As I spent time at Riverdale last year, it became apparent to me that the debate over character at the school wasn’t just about how best to evaluate and improve students’ character. It went deeper, to the question of what “character” really meant. When Randolph arrived at Riverdale, the school already had in place a character-education program, of a sort. Called CARE, for Children Aware of Riverdale Ethics, the program was adopted in 1989 in the lower school, which at Riverdale means prekindergarten through fifth grade. It is a blueprint for niceness, mandating that students “Treat everyone with respect” and “Be aware of other people’s feelings and find ways to help those whose feelings have been hurt.” Posters in the hallway remind students of the virtues related to CARE (“Practice Good Manners … Avoid Gossiping … Help Others”). In the lower school, many teachers describe it as a proud and essential part of what makes Riverdale the school that it is. …
In fact, though, the character-strength approach of Seligman and Peterson isn’t an expansion of programs like CARE; if anything, it is a repudiation of them.

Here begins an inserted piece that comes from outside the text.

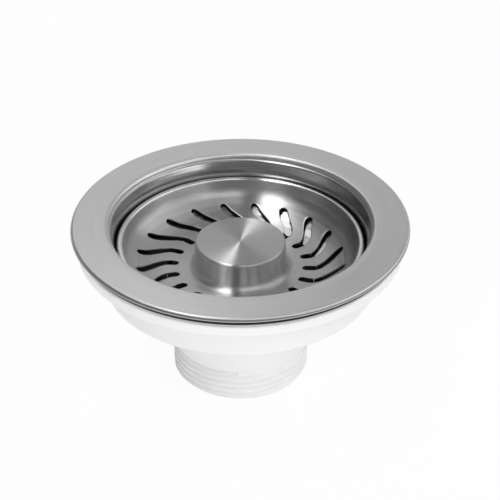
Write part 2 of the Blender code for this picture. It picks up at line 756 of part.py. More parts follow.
def main():
    clear_scene()
    brushed_steel = finish("brushed_steel", (0.62, 0.62, 0.61), 0.32, 1.0)
    bright_steel = finish("bright_steel", (0.70, 0.70, 0.70), 0.22, 1.0)
    white_plastic = finish("white_plastic", (0.88, 0.88, 0.86), 0.45, 0.0)
    grey_foam = finish("grey_foam", (0.50, 0.50, 0.51), 0.80, 0.0)
    black_rubber = finish("black_rubber", (0.03, 0.03, 0.03), 0.60, 0.0)
    black_plastic = finish("black_plastic", (0.05, 0.05, 0.05), 0.50, 0.0)
    brass = finish("brass", (0.72, 0.55, 0.27), 0.35, 1.0)

    make_waste_body(white_plastic)
    make_thread_insert(brass)
    make_seals(black_rubber, grey_foam)
    make_steel_flange(brushed_steel)
    make_centre_screw(bright_steel, white_plastic, black_plastic)

    lift_axis = empty("lift_axis", SEAT)
    spin_axis = empty("spin_axis", 0, lift_axis)
    make_snap_ring(bright_steel, lift_axis)
    make_strainer_basket(brushed_steel, spin_axis)
    make_stopper(black_plastic, black_rubber, bright_steel, spin_axis)


main()
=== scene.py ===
# %% [markdown]
# # A kitchen sink waste with its strainer plug
#
# The object is a pressed steel flange and bowl, a white plastic body that clamps it to the sink, two
# seals, and a steel strainer plug with a drawn knob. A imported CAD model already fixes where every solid
# lies and how it moves. This lesson loads that model and dresses it: each solid is replaced by a finer
# piece in the same place, with a finish that is computed rather than photographed.
#
# Most pieces are round, so most shapes here are outlines that are spun about the upright axis.

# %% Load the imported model
import math

import bmesh
import bpy
from mathutils import Matrix, Vector


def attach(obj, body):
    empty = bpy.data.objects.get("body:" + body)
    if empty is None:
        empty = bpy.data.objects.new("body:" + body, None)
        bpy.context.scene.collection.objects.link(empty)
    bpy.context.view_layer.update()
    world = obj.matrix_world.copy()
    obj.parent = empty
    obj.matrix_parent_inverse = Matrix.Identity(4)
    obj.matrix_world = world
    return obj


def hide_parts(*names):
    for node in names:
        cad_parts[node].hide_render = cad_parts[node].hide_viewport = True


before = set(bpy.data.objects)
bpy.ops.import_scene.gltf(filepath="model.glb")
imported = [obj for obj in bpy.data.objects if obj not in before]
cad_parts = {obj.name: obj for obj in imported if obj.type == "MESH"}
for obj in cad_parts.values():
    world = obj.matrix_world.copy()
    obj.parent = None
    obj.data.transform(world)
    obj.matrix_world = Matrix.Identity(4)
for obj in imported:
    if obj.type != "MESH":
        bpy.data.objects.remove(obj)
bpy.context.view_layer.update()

# %% [markdown]
# ## Outlines
#
# A turned or pressed part is drawn as half of its section: points with a radius and a height. The drawing
# is in millimetres, with heights above the end of the outlet, and one scale turns it into metres.
#
# A real press or mould leaves no sharp corner, so each corner may carry a fillet. The arc could be bevelled
# after spinning, but a bevel of a spun corner is slow and uneven. Putting the arc into the outline first
# costs nothing. Points are also added close to each end of a straight run. Smooth shading blends across
# a whole face, and these narrow faces keep the blend at the fillet, so that the flat beside it stays flat.

# %% Fillets and supporting points in an outline
MM = 0.001
ARC_STEP = 7.5
SUPPORT = 0.25
LONGEST = 3.0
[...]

In 2008, a national organization called the Character Education Partnership published a paper that divided character education into two categories: programs that develop “moral character,” which embodies ethical values like fairness, generosity and integrity; and those that address “performance character,” which includes values like effort, diligence and perseverance. The CARE program falls firmly on the “moral character” side of the divide, while the seven strengths that Randolph and Levin have chosen for their schools lean much more heavily toward performance character: while they do have a moral component, strengths like zest, optimism, social intelligence and curiosity aren’t particularly heroic; they make you think of Steve Jobs or Bill Clinton more than the Rev. Martin Luther King Jr. or Gandhi.


That Chinese sculptor must not have gotten the memo about Dr. King being the embodiment of niceness, instead sculpting him for the National Mall as a "scowling behemoth," as a commenter noted.

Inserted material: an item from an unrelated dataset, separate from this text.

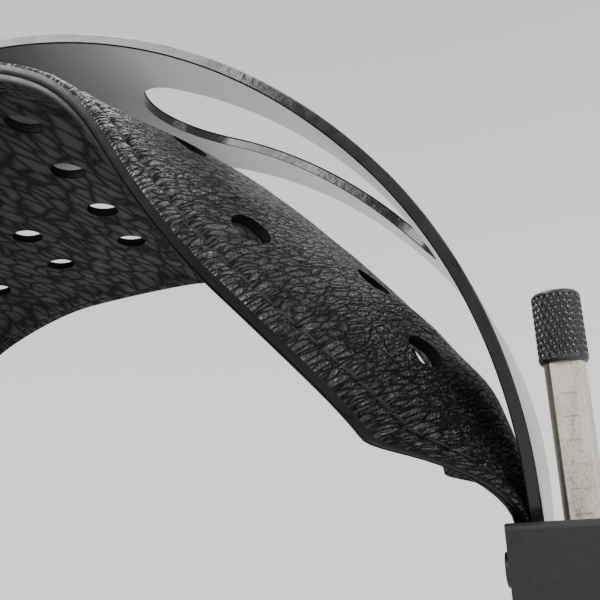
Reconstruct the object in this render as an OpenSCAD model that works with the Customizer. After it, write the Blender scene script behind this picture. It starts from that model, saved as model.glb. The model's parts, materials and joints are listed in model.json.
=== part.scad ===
// Suspension headband of an over-ear headphone: spring bow, leather strap, clamp blocks,
// notched adjuster rods and ear-cup yokes. Origin: the crown of the strap's underside, which
// rests on the head. +X is the wearer's side to side, -Y the front, +Z up. Millimetres.

/* [Bow] */
// Half span of the bow, to its outer face at the blocks
bow_half_span = 73; // [68:0.5:80]
// Thickness of the spring steel
bow_t = 1.4; // [1:0.1:1.8]
// Radius of the crown arc
crown_r = 77.1; // [74:0.1:80]
// Turn of the crown arc on each side of the middle, degrees
crown_turn = 54.8; // [50:0.1:58]
// Straight length above each block
bow_straight = 3.8; // [2:0.1:8]
// Lean of each leg, which turns the blocks and rods inwards as they go down, degrees
leg_lean = 2.8; // [0:0.1:4]
// Half width at the crown
bow_half_w_top = 19.3; // [17:0.1:24]
// Half width where the bow enters a block
bow_half_w_end = 7; // [6.5:0.1:7]
// Half width of each long slot
slot_half_w = 8.9; // [6:0.1:10]
// Distance of each slot's upper tip from the middle
slot_tip_x = 26; // [20:0.5:32]
// Height of each slot's lower tip above the block
slot_low = 34; // [30:0.5:40]

/* [Strap] */
// Thickness of the upper leather ply
ply_t = 1.3; // [1:0.1:1.5]
// Thickness of the lining
lining_t = 1.1; // [0.8:0.1:1.2]
// Half width at the crown
strap_half_w = 38; // [34:0.5:40]
// Half width at the blocks
strap_half_w_end = 7; // [6.5:0.1:7]
// Turn spread evenly along half of the strap, degrees
turn_even = 20.5; // [16:0.1:22]
// Turn gathered at the shoulder, degrees
turn_shoulder = 37.9; // [34:0.1:42]
// How far the long edges hang below the middle at the flank
edge_droop = 11; // [8:0.1:14]
// How far the long edges stand above the middle at the crown
crown_dish = 1.2; // [0:0.1:2]
// Share of the thickness that is left where the ends are skived for the blocks
skived = 0.67; // [0.6:0.01:0.8]

/* [Block] */
// Width of a clamp block, side to side
block_w = 13.4; // [13:0.1:15]
// Depth of a clamp block, front to back
block_d = 20; // [20:0.5:24]
// Height of a clamp block
block_h = 21; // [20:0.5:22]
// Radius on the block's long edges, which run side to side
block_edge_r = 0.8; // [0.4:0.1:1.2]

/* [Adjuster] */
// Diameter of the adjuster rod
rod_d = 4.6; // [4.5:0.05:4.8]
// Distance of each rod's axis from the middle
rod_x = 76.8; // [76.7:0.1:77.2]
// Distance between notches
notch_pitch = 2.6; // [2.4:0.1:2.8]
// Number of notches
notch_n = 15; // [15:1:16]
// Height of the knurled cap's lower rim above the block
cap_base = 17.3; // [17:0.1:18]
// Height of the knurled cap
cap_h = 8.4; // [8:0.1:10]
// Diameter of the knurled cap
cap_d = 5.6; // [5.4:0.1:6]
// Radial clearance of each running fit
fit_gap = 0.05; // [0.03:0.01:0.08]

/* [Yoke] */
// Inner radius of the yoke's arc
yoke_r = 50; // [45:0.5:55]
// Width of the yoke, side to side
yoke_w = 7; // [6:0.5:9]
// Thickness of the yoke, across the arc
yoke_t = 3; // [2.5:0.1:4]
// Distance from a block's underside down to the yoke's hub at rest
yoke_drop = 14; // [13.5:0.5:16]

/* [Hidden] */
$fn = 64;
eps = 0.01;

// The strap's middle line, from the crown (u = 0) to the block (u = 1)
half_steps = 32;
cross_steps = 8;
shoulder_from = 0.274;
shoulder_to = 0.532;
end_from = 0.759;
width_power = 3.95;
droop_from = 0.1;
droop_to = 0.67;
droop_end = 0.87;
droop_power = 1.87;
strap_end_x = bow_half_span - bow_t / cos(leg_lean);
tail_len = 14;
skive_from = 0.9;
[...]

Cohen’s vision of character is much closer to “moral character” than “performance character,” and so far, that vision remains the dominant one at Riverdale. When I spent a day at the school in March, sitting in on a variety of classes and meetings, messages about behavior and values permeated the day, but those messages stayed almost entirely in the moral dimension. It was a hectic day at the middle school — it was pajama day, plus there was a morning assembly, and then on top of that, the kids in French class who were going on the two-week trip to Bordeaux for spring break had to leave early in order to make their overnight flight to Paris. The topic for the assembly was heroes, and a half-dozen students stood up in front of their classmates — about 350 kids, in all — and each made a brief presentation about a particular hero he or she had chosen: Ruby Nell Bridges, the African-American girl who was part of the first group to integrate the schools in New Orleans in 1960; Mohamed Bouazizi, the Tunisian fruit vendor whose self-immolation helped spark the recent revolt in that country; the actor and activist Paul Robeson.
In the assembly, in classes and in conversations with different students, I heard a lot of talk about values and ethics, and the values that were emphasized tended to be social values: inclusion, tolerance, diversity. (I heard a lot more about black history at Riverdale than I did at the KIPP schools I visited.) One eighth-grade girl I asked about character said that for her and her friends, the biggest issue was inclusion — who was invited to whose bat mitzvah; who was being shunned on Facebook. Character, as far as I could tell, was being defined at Riverdale mostly in terms of helping other people — or at least not hurting their feelings.

You'll notice how the current educational system tends to indoctrinate innocent young people into a series of equations that are never quite spelled out: moral goodness = niceness = conformity = mindless diversity worship = hatred of heretics.

I am widely considered to be an extremely not nice person because I don’t believe that public intellectual discourse should be hamstrung by those virtues appropriate for an eighth grader approaching her bat mitzvah. I’m not in eighth grade anymore.

Now, in person, as those few of my readers who have met me can attest, I am the perpetual extremely nice eighth grader. But, I don’t really meet with people much in person anymore because it seems like a waste of everybody’s time. I have a goal — helping my fellow citizens understand better how the world works — and I have a talent — demolishing cant. My personal niceness tends to get in the way of my helping my country.